Anderson was always fond of infodumps and this book is full of them. Having invested a lot of energy creating Ishtar and its system (and possibly aware he’d never get back to it), he wants to share his homework with the reader. For fans of worldbuilding it’s genuinely fascinating stuff, arguably more interesting than the civilization-vs-barbarian-horde plot. But it’s not a harbinger of enthralling fast action that the lectures are frequent enough and long enough that a supporting character falls asleep during one of them. 

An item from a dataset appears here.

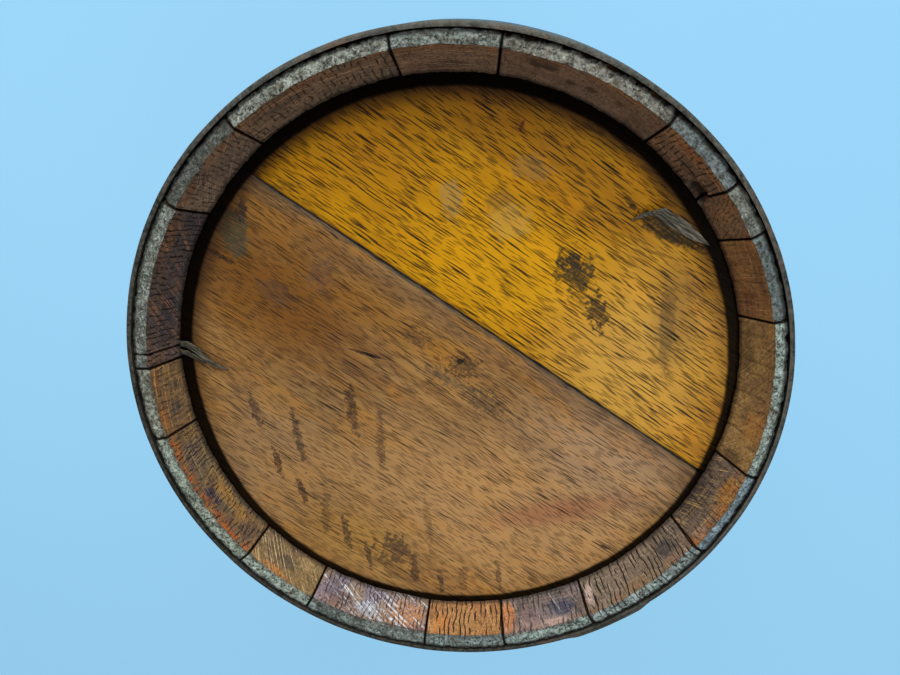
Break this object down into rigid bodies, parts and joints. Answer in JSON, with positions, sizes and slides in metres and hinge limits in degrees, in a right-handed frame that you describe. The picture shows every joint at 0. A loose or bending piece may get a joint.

Interestingly for a book of this era, not only is there a surprising amount of sympathy for the Naqsan perspective (Mundomar is reportedly Anderson’s take on the Israel-Palestine conflict), but there is also sympathy for the civilization-dooming barbarians. They aren’t a faceless ravening horde; they’re just a bunch of desperate people led by someone who has put a lot of thought into how best to save as many of his people as he can. 

For me, the good in this novel is outweighed by the bad. This is definitely not one of my comfort reads. I reread the first Heim novel, The Star Fox, from time to time, but I think this might be my first reread of Fire Time.

Now, fans back in the day disagreed with me, because Fire Time was nominated for Best Novel Hugo back in 19752. So who are you going to trust, me or a bunch of fans?

Fire Timeis available as part of an omnibus3 here (Amazon US), here (Amazon Canada) and on its own here (Amazon UK) and here (Barnes & Noble). Neither Chapters-Indigo nor Book Depository appear to carry it in any form. 

1: Ea is a red dwarf 6000 AU from the other two and it’s lucky to get a footnote. 

2: This book lost to Le Guin’s The Dispossessed, but it edged out Dick’s Flow My Tears, the Policeman Said, Priest’s Inverted World, and Niven & Pournelle’s The Mote in God’s Eye. I’ve not read the Dick or the Priest but I don’t know that I would rate Fire Time higher than The Mote in God’s Eye.

3: The omnibus includes There Will Be Time, The Enemy Stars, and Fire Time. That’s a pretty random assortment of books to bundle together.